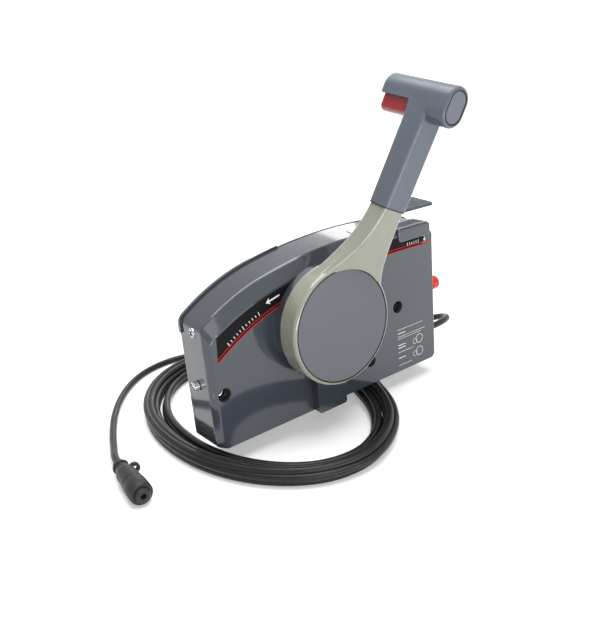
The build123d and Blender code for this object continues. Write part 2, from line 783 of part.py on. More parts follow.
def grip_end_cap():
    rim = end_cap_rim + end_cap_gap
    outline = SlotOverall(head_tall - 2 * rim, head_wide - 2 * rim)
    return extrude(head_plane(-head_front + end_cap_sunk) * outline, end_cap_thick)


def trigger():
    """Bar under the head, with the narrower stem that carries the lock rod inside the grip."""
    foot, top = trigger_foot, trigger_foot + trigger_tall
    near = grip_deep / 2 + fit
    stem = head_block(foot, top, -trigger_stem_front, near + joint_depth, trigger_stem)
    bar = head_block(foot, top, near, trigger_reach, trigger_wide)
    low = head_frame(foot)
    along = [e for e in bar.edges() if abs(low.to_local_coords(e.center()).Z) < 0.01]
    sides = [e for e in along if abs(low.to_local_coords(e.center()).X) > trigger_wide / 4]
    bar = fillet(sides, trigger_round)
    end = head_plane(trigger_reach)
    bar = fillet([e for e in bar.edges() if abs(end.to_local_coords(e.center()).Z) < 0.01], head_round / 2)
    return stem + bar


def neutral_lock_ring():
    outline = Circle(lock_ring_outer) - Circle(lock_ring_inner)
    ring = extrude(depth_plane(groove_floor) * outline, groove_deep - lock_ring_sunk)
    notch = Box(2 * (rod_radius + notch_play), 2 * groove_deep, lock_ring_wall + joint_depth)
    return ring - arm_plane(lock_ring_outer, boss_face, 0) * notch


def detent_plate():
    """Disc on the shaft with three notches for the ball: forward, neutral and reverse."""
    plate = disc(detent_radius, detent_near, detent_near + detent_thick)
    circle = detent_radius + notch_out
    for turn in (-detent_turn, 0, detent_turn):
        place = radians(turn - 90)
        x, z = circle * cos(place), circle * sin(place)
        plate -= disc(ball_radius, detent_near - skin, detent_near + detent_thick + skin, x, z)
    return plate - disc(shaft_radius, 0, box_depth)


def detent_holder():
    top = ball_height
    deep = detent_middle + holder_wall - plate_thick
    block = Pos(0, -plate_thick - deep / 2, top - holder_tall / 2) * Box(holder_wide, deep, holder_tall)
    bore = Pos(0, -detent_middle, top + skin - holder_bore_deep / 2)
    return block - bore * Cylinder(ball_radius + holder_bore_play, holder_bore_deep)


def detent_ball():
    return Pos(0, -detent_middle, ball_height) * Sphere(ball_radius)


# ---- stop switch ----
def stop_button():
    crown = box_aft + button_out
    stem = end_disc(stem_radius, box_aft - stem_inside, crown - button_thick / 2, switch_depth, switch_height)
    head = end_disc(button_radius, crown - button_thick, crown, switch_depth, switch_height)
    return stem + fillet(head.edges().filter_by(GeomType.CIRCLE), button_round)


def stop_switch():
    inner = box_aft - wall - switch_length
    shoulder = box_aft - wall - fit
    body = end_disc(switch_radius, inner, shoulder, switch_depth, switch_height)
    neck = switch_radius - switch_neck
    body += end_disc(neck, shoulder - joint_depth, box_aft + switch_neck_out, switch_depth, switch_height)
    for side in (-1, 1):
        blade = Box(terminal_long, terminal_wide, terminal_thick)
        body += Pos(inner - terminal_long / 2, -switch_depth, switch_height + side * terminal_place) * blade
    bore = stem_radius + stem_play
    near, far = box_aft - stem_room, box_aft + switch_neck_out + skin
    return body - end_disc(bore, near, far, switch_depth, switch_height)


def stop_switch_nut():
    seat = end_plane(end_face + nut_gap, switch_depth, switch_height)
    nut = extrude(seat * RegularPolygon(switch_radius + nut_grow, 6), nut_thick)
    far = end_face + nut_gap + nut_thick + skin
    return nut - end_disc(switch_radius - switch_neck, box_aft, far, switch_depth, switch_height)


def cable_grommet():
    seat = end_face + grommet_gap
    body = end_disc(grommet_neck, box_aft - wall, seat, switch_depth, cable_height)
    body += end_disc(grommet_radius, seat, end_face + grommet_out, switch_depth, cable_height)
    near, far = box_aft - wall - skin, end_face + grommet_out + skin
    return body - end_disc(cable_radius, near, far, switch_depth, cable_height)


# ---- cable ----
lead_start = end_face - 2 * skin
lead_route = (
    (lead_start, -switch_depth, cable_height),
    (145.0, -18.8, -55.0),
    (161.0, -15.8, -55.8),
    (175.0, -7.0, -57.4),
    (180.5, 7.5, -60.2),
    (176.5, 23.5, -63.8),
    (165.5, 38.5, -68.0),
    (150.0, 51.5, -72.6),
    (132.0, 62.5, -77.4),
    (112.5, 72.5, -82.2),
    (93.5, 83.0, -86.2),
    (74.0, 95.5, cable_level),
    (55.0, 110.0, cable_level),
)
tail_route = (
    (30.0, 134.0, cable_level),
    (12.0, 155.0, cable_level),
    (-13.0, 173.0, cable_level),
    (-41.0, 178.0, cable_level),
    (-69.0, 170.5, cable_level),
    (-92.0, 153.5, cable_level),
    (-113.0, 129.0, cable_level),
    (-130.0, 101.0, cable_level),
    (-143.0, 73.0, cable_level + 0.4),
    (-153.0, 47.0, floor_height + 5.4),
    (-160.4, 26.5, plug_level),
    (-162.0, 9.0, plug_level),
)


def cord_tube(route, name):
    """Tube of straight runs and arcs, each arc as large as its runs allow."""
    points = [Vector(*p) for p in route]
    radii = []
    for before, here, after in zip(points, points[1:], points[2:]):
        turn = radians((here - before).get_angle(after - here))
        run = min((here - before).length, (after - here).length)
        radii.append(0.45 * run / tan(turn / 2))
    print(name, "radii in diameters:", [round(r / (2 * cable_radius), 1) for r in radii])
    path = FilletPolyline(*points, radius=radii)
    tube = rod_sweep(path, cable_radius)
    print(name, "length", round(path.length, 1), "volume ratio",
          round(tube.volume / (pi * cable_radius ** 2 * path.length), 4))
    return tube


def cable_coil():
    """Outer shape of the coil that the box stands on."""
    along, over = coil_radii
    half = coil_band / 2
    ring = Ellipse(along + half, over + half) - Ellipse(along - half, over - half)
    body = extrude(Pos(*coil_centre, floor_height) * ring, coil_top - floor_height)
    return fillet(body.edges(), coil_round)


# ---- connector ----
def connector_plane(along):
    """Plane across the connector, this far on from the end of the cable, facing on along it."""
    last, before = Vector(*tail_route[-1]), Vector(*tail_route[-2])
    way = Vector(last.X - before.X, last.Y - before.Y, 0).normalized()
    return Plane(origin=last + way * along, x_dir=(way.Y, -way.X, 0), z_dir=way)


def turned(*profile):
    """Ring turned about the connector's axis from (distance along, radius) corners."""
    plane = connector_plane(0)
    side = Plane(origin=plane.origin, x_dir=plane.z_dir, z_dir=plane.x_dir)
    return revolve(side * make_face(Polyline(*profile, close=True)), axis=Axis(plane.origin, plane.z_dir))


def connector_boot():
    """Tapered strain relief with the eye that a cap's strap is tied to."""
    r = cable_radius
    body = turned(
        (-boot_back, r), (-boot_back, r + boot_wall), (0, r + boot_flare),
        (boot_front, boot_mouth), (boot_front, r),
    )
    plane = connector_plane(eye_along)
    eye = plane * Pos(-eye_out, 0) * (Circle(eye_radius) - Circle(eye_hole))
    bridge = plane * Pos(-eye_out + eye_radius, 0) * Rectangle(eye_radius, eye_radius)
    bridge -= plane * Pos(-eye_out, 0) * Circle(eye_hole)
    return body + extrude(eye, eye_thick) + extrude(bridge, eye_thick)


def connector_body():
    start, cone = boot_front, body_shoulder
    return turned(
        (start, 0), (start, body_back), (start + cone, (body_back + body_front) / 2),
        (body_end - cone, body_front), (body_end, body_front), (body_end, 0),
    )


def connector_seal():
    return turned(
        (body_end, plug_radius), (body_end, seal_radius),
        (seal_end, seal_radius), (seal_end, plug_radius),
    )


def connector_ring():
    return turned(
        (seal_end, plug_radius), (seal_end, ring_radius), (ring_end - ring_cone, ring_radius),
        (ring_end, ring_radius - ring_cone / 2), (ring_end, plug_radius),
    )


def connector_plug():
    body = turned(
        (body_end, 0), (body_end, plug_radius), (plug_end - plug_cone, plug_radius),
        (plug_end, plug_radius - plug_cone), (plug_end, 0),
    )
    return body - extrude(connector_plane(plug_end - socket_deep) * Circle(socket_radius), socket_deep + skin)


# ---- build ----
save(front_housing(), "front_housing")
save(back_plate(), "back_plate")
for name, (x, z) in zip(("forward", "aft", "lower"), bolt_places):
    save(bolt_sleeve(x, z), f"bolt_sleeve_{name}", STEEL)
gears_end = gear_depth + gear_width
save(pivot_pin(sector_pivot, gears_end + shift_arm_thick + fit), "shift_pivot_pin", STEEL)
save(pivot_pin(throttle_pivot, gears_end + fit), "throttle_pivot_pin", STEEL)
save(idle_pivot_pin(), "idle_pivot_pin", STEEL)
bush = Circle(shaft_radius + bush_wall) - Circle(shaft_radius + fit / 2)
save(extrude(depth_plane(cavity_front - skin) * bush, boss_face - cavity_front + skin), "shaft_bush", BRASS)
save(neutral_lock_ring(), "neutral_lock_ring", STEEL)
save(detent_holder(), "detent_holder", GREY)
save(detent_ball(), "detent_ball", STEEL)
save(end_screw(), "end_screw", STEEL)
save(friction_screw(), "friction_screw", STEEL)
save(stop_switch(), "stop_switch", BLACK)
save(stop_switch_nut(), "stop_switch_nut", BLACK)
save(cable_grommet(), "cable_grommet", BLACK)

save(stop_button(), "stop_button", RED)
save(shift_sector(), "shift_sector", STEEL)
save(fast_idle_lever(), "fast_idle_lever")
save(throttle_arm(), "throttle_arm", STEEL)

save(control_arm(), "control_arm", BEIGE)
save(disc(cap_radius, hub_face - cap_thick + cap_gap, hub_face - cap_sunk), "hub_cap", GREY)
save(disc(shaft_radius, plate_thick + fit, bolt_seat), "drive_shaft", STEEL)
save(drive_pinion(), "drive_pinion", STEEL)
save(detent_plate(), "detent_plate", STEEL)
save(disc(washer_radius, bolt_seat, bolt_seat + washer_thick), "hub_washer", STEEL)
bolt_head = depth_plane(bolt_seat + washer_thick) * RegularPolygon(bolt_head_radius, 6)
save(extrude(bolt_head, bolt_head_thick), "hub_bolt", STEEL)
save(grip(), "grip")
save(grip_end_cap(), "grip_end_cap")

save(trigger(), "trigger", RED)
save(lock_rod(), "lock_rod", STEEL)

save(cord_tube(lead_route, "lead"), "cable_lead", BLACK)
save(cable_coil(), "cable_coil", BLACK)
save(cord_tube(tail_route, "tail"), "cable_tail", BLACK)
save(connector_boot(), "connector_boot", BLACK)
save(connector_body(), "connector_body", BLACK)
save(connector_seal(), "connector_seal", BLACK)
save(connector_ring(), "connector_ring", BLACK)
save(connector_plug(), "connector_plug", BLACK)
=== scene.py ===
"""Looks of the boat throttle control: materials, cord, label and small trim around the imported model.

Blender units are metres. MM turns a size in millimetres into metres.
The frame is the model's own: +X aft, +Y into the mounting panel, +Z up.
"""
from math import atan2, cos, hypot, pi, radians, sin

import bmesh
import bpy
from mathutils import Matrix, Vector
from mathutils.bvhtree import BVHTree
from mathutils.geometry import convex_hull_2d


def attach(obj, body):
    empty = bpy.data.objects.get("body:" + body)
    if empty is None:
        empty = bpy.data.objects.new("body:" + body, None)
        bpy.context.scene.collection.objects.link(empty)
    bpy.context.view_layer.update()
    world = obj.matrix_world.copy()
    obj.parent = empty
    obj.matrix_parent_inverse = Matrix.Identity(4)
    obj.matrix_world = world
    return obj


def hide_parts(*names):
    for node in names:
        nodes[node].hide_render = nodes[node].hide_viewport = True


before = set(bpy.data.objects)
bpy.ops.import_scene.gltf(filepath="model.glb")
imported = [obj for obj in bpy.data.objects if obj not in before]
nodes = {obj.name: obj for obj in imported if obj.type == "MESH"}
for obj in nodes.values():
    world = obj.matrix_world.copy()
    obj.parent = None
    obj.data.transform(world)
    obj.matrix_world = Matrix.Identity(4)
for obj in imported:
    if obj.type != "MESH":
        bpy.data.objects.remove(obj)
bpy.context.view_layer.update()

scene = bpy.context.scene
MM = 0.001

# ---- sizes shared with the model, millimetres ----
floor_height = -91.0
cable_radius = 3.0
cable_level = floor_height + cable_radius + 0.05
plug_level = floor_height + 8.7
box_depth = 34.8
lever_lean_aft = radians(23.3)
face_low = (-98.4, 10.8)        # the front face's top edge: forward end, haunch and aft end, as X and Z
face_haunch = (-43.4, 33.6)
face_high = (128.3, 43.1)
face_slope = radians(13.2)
hub_face = 63.2                 # mounting face to the hub's front
cap_radius = 43.6
pad_top = 51.4
blade_top = 66.6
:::
To do: Begin with the first line of the listing and copy exactly through the line that contains "return ring - arm_plane(lock_ring_outer, boss_face, 0)", please, keeping both ends and leaving out everything after.

Result:
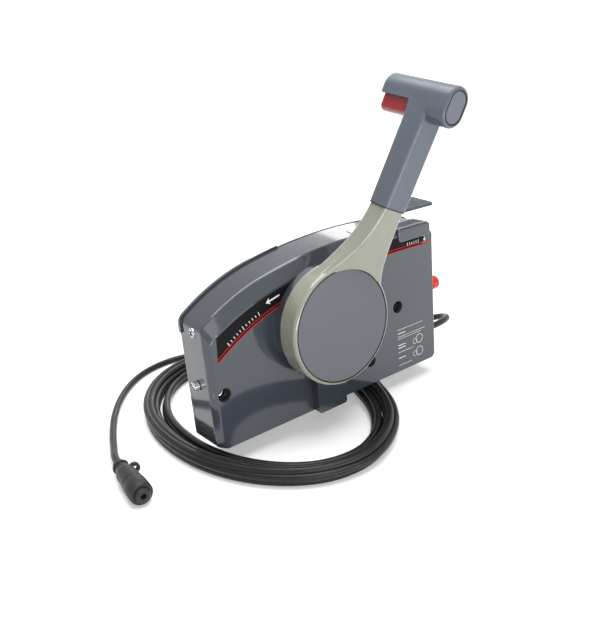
The build123d and Blender code for this object continues. Write part 2, from line 783 of part.py on. More parts follow.
def grip_end_cap():
    rim = end_cap_rim + end_cap_gap
    outline = SlotOverall(head_tall - 2 * rim, head_wide - 2 * rim)
    return extrude(head_plane(-head_front + end_cap_sunk) * outline, end_cap_thick)


def trigger():
    """Bar under the head, with the narrower stem that carries the lock rod inside the grip."""
    foot, top = trigger_foot, trigger_foot + trigger_tall
    near = grip_deep / 2 + fit
    stem = head_block(foot, top, -trigger_stem_front, near + joint_depth, trigger_stem)
    bar = head_block(foot, top, near, trigger_reach, trigger_wide)
    low = head_frame(foot)
    along = [e for e in bar.edges() if abs(low.to_local_coords(e.center()).Z) < 0.01]
    sides = [e for e in along if abs(low.to_local_coords(e.center()).X) > trigger_wide / 4]
    bar = fillet(sides, trigger_round)
    end = head_plane(trigger_reach)
    bar = fillet([e for e in bar.edges() if abs(end.to_local_coords(e.center()).Z) < 0.01], head_round / 2)
    return stem + bar


def neutral_lock_ring():
    outline = Circle(lock_ring_outer) - Circle(lock_ring_inner)
    ring = extrude(depth_plane(groove_floor) * outline, groove_deep - lock_ring_sunk)
    notch = Box(2 * (rod_radius + notch_play), 2 * groove_deep, lock_ring_wall + joint_depth)
    return ring - arm_plane(lock_ring_outer, boss_face, 0) * notch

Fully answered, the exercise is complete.